1.2.9 Practical Example
- Project View: An IT team is building a new e-commerce module. They track milestones, sprint backlogs, and feature completions.
- Portfolio View: The CIO sees this e-commerce module as one component of a larger digital transformation initiative, which also includes a data analytics rollout, CRM upgrade, and cybersecurity enhancements. Collectively, these projects comprise a portfolio aimed at boosting online sales, improving customer insights, and safeguarding data across the enterprise.
1.2.10 Conclusion and Key Takeaways
- Projects are finite, focusing on delivering a specific product or service within constrained time, scope, and budget.

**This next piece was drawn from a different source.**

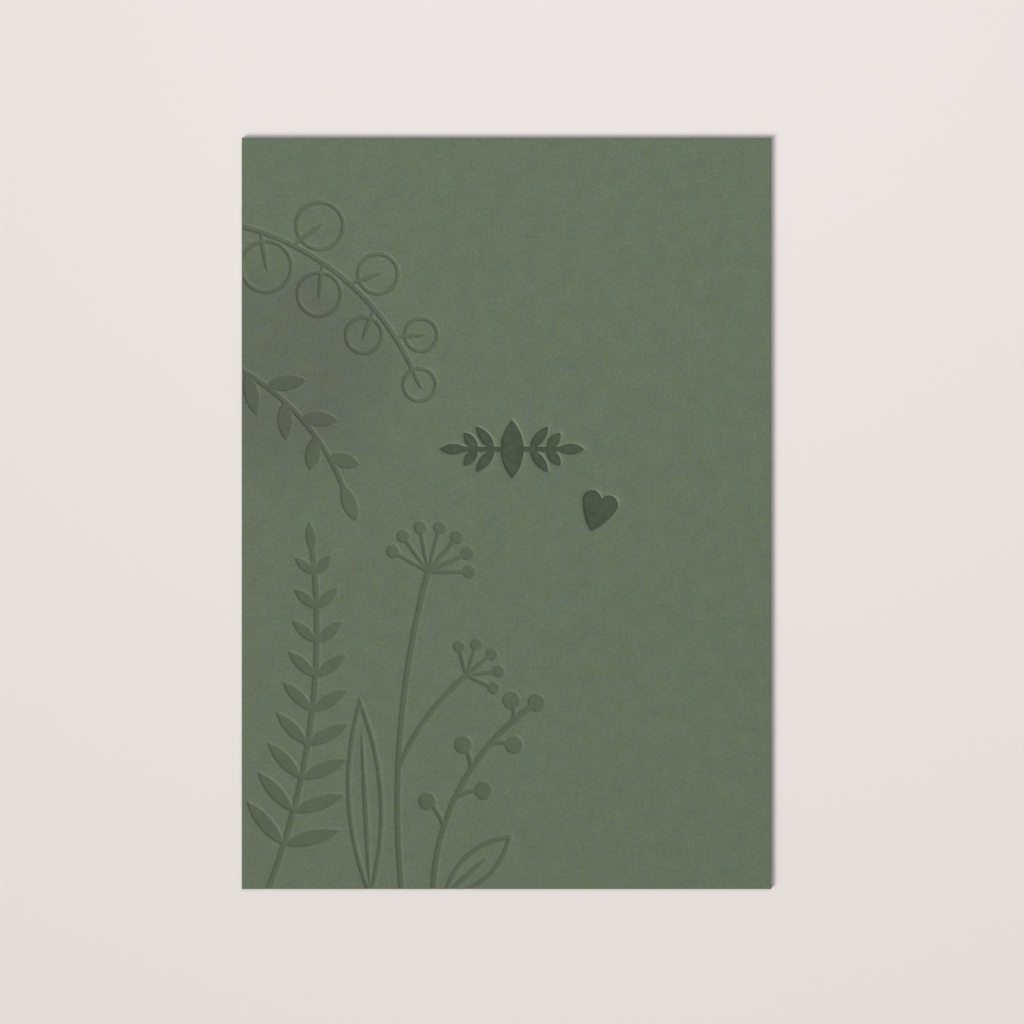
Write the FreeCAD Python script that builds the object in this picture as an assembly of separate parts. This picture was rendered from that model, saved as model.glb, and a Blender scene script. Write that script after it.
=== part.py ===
"""Pressed greeting postcard: one sheet of heavy uncoated board with plants, an ornament and a heart
pressed into its face.

Frame: millimetres. The card lies on its back in the XY plane, width along X, height along Y with the
top edge at +Y, pressed face up. The origin is on the underside, below the middle of the card.
"""
import FreeCAD, Part
import math
import os
from collections import namedtuple

# ---- Card ----------------------------------------------------------------------------------------
CARD_WIDTH = 105.0
CARD_HEIGHT = 149.0
BOARD_THICKNESS = 0.7

# ---- Pressing: every mark has a flat floor, and walls that lean outward up to the face -----------
PRESS_DEPTH = 0.25          # from the face down to the floors of the ornament and the heart
PLANT_DEPTH = 0.14          # from the face down to the floors of the plants
WALL_RUN = 0.3              # how far a wall leans outward between the deeper floors and the face
TOOL_RISE = 0.1             # how far each pressing tool stands out above the face
EDGE_OVERRUN = 2.0          # how far outside the card a plant's stem begins

STEM_WIDTH = 0.9            # widths of the floors
LINE_WIDTH = 0.6
RAY_WIDTH = 0.5
RAY_START = 0.4             # from the middle of the stem's round end
RIB_WIDTH = 0.75            # at the middle of a rib, which is pointed at both ends
TIP_LEAF_OVERLAP = 1.2      # how far the leaf at a stem's tip reaches back over the stem

# ---- Bough of round leaves: enters from the left edge and droops to the right --------------------
BOUGH_ROOT_DROP = 17.0      # from the top edge down to where it enters
BOUGH_TIP_REACH = 34.0      # from the left edge
BOUGH_TIP_DROP = 46.0
BOUGH_BOW = 5.5
BOUGH_FIRST_LEAF = 6.0      # along the stem from its beginning
BOUGH_LEAF_SPACING = 6.9
BOUGH_TIP_BARE = 5.0        # bare stem kept between the last side leaf and the tip
BOUGH_LARGE_LEAF = 10.0     # diameters, at the root and at the tip
BOUGH_SMALL_LEAF = 6.4
BOUGH_LEAF_ANGLE = 62.0
BOUGH_STALK = 2.0           # from the middle of the stem to the leaf's line
BOUGH_RIB_OVERLAP = 0.4     # how far a leaf's rib reaches back past the middle of the stem
BOUGH_RIB_PAST_CENTRE = 0.9

# ---- Twig of solid leaves: below the bough -------------------------------------------------------
TWIG_ROOT_DROP = 45.0
TWIG_TIP_REACH = 20.5
TWIG_TIP_DROP = 70.0
TWIG_BOW = 3.2
TWIG_FIRST_LEAF = 3.4
TWIG_LEAF_SPACING = 4.7
TWIG_TIP_BARE = 3.0
TWIG_LONG_LEAF = 8.4
TWIG_SHORT_LEAF = 6.2
TWIG_LEAF_WIDTH = 2.8
TWIG_LEAF_ANGLE = 46.0

# ---- Fern: pairs of solid leaflets on a tall stem ------------------------------------------------
FERN_ROOT_REACH = 4.5       # along the bottom edge from the lower left corner
FERN_TIP_REACH = 14.0
FERN_TIP_HEIGHT = 68.0
FERN_BOW = -4.5
FERN_FIRST_PAIR = 11.5
FERN_PAIR_SPACING = 6.8
FERN_TIP_BARE = 4.0
FERN_LONG_LEAF = 11.2
FERN_SHORT_LEAF = 4.8
FERN_LEAF_WIDTH = 2.6
FERN_TOP_LEAF_WIDTH = 1.7
FERN_LEAF_ANGLE = 58.0      # from the stem, at the root and at the tip
FERN_TOP_LEAF_ANGLE = 46.0

# ---- Umbels: a stem whose rays spread like an open hand, a bead on each --------------------------
UMBEL_ROOT_REACH = 32.0
UMBEL_TOP_REACH = 37.0
UMBEL_TOP_HEIGHT = 63.0
UMBEL_BOW = 3.0
UMBEL_RAYS = 7
UMBEL_SPREAD = 150.0
UMBEL_RAY_LENGTH = 9.0
UMBEL_OUTER_RAY_LENGTH = 8.1
UMBEL_BEAD_RADIUS = 1.15

SIDE_UMBEL_FORK = 26.0      # along the umbel's stem from its beginning
SIDE_UMBEL_REACH = 13.5     # from the fork to the side umbel's top
SIDE_UMBEL_RISE = 18.5
SIDE_UMBEL_BOW = 1.4
SIDE_STEM_WIDTH = 0.75
SIDE_UMBEL_RAYS = 5
SIDE_UMBEL_SPREAD = 130.0
SIDE_UMBEL_RAY_LENGTH = 6.5
SIDE_UMBEL_OUTER_RAY_LENGTH = 5.9
SIDE_UMBEL_BEAD_RADIUS = 1.05

# ---- Berry sprig ---------------------------------------------------------------------------------
SPRIG_ROOT_REACH = 38.0
SPRIG_TIP_REACH = 58.5
SPRIG_TIP_HEIGHT = 37.0
SPRIG_BOW = 5.5
SPRIG_FIRST_BERRY = 14.5
SPRIG_BERRY_SPACING = 6.3
SPRIG_TIP_BARE = 2.5
SPRIG_BERRY_RADIUS = 1.6
SPRIG_LONG_STALK = 6.2
SPRIG_SHORT_STALK = 4.3
SPRIG_STALK_ANGLE = 50.0
SPRIG_STALK_BOW = 0.5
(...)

- Portfolios are ongoing, concerned with continuously prioritizing and balancing multiple projects for maximum strategic impact and resource optimization.
- Lifecycle vs. Cadence: Projects follow a defined lifecycle, whereas portfolios operate on a continuous cycle of review and rebalancing.
- Governance at the project level involves milestone-based decisions, while portfolio-level governance addresses strategic alignment and aggregate risk and value.
- Enterprise Architecture and business case discipline ensure both project-level soundness and portfolio-level coherence, reducing redundancy and technical debt.
By recognizing these core differences and the interplay between project execution and portfolio strategy, CIOs, senior IT leaders, and practitioners can more effectively integrate day-to-day project management with long-term business and IT objectives. This alignment lays the groundwork for a successful PPM framework—one that continuously adapts to market realities while delivering steady, measurable value.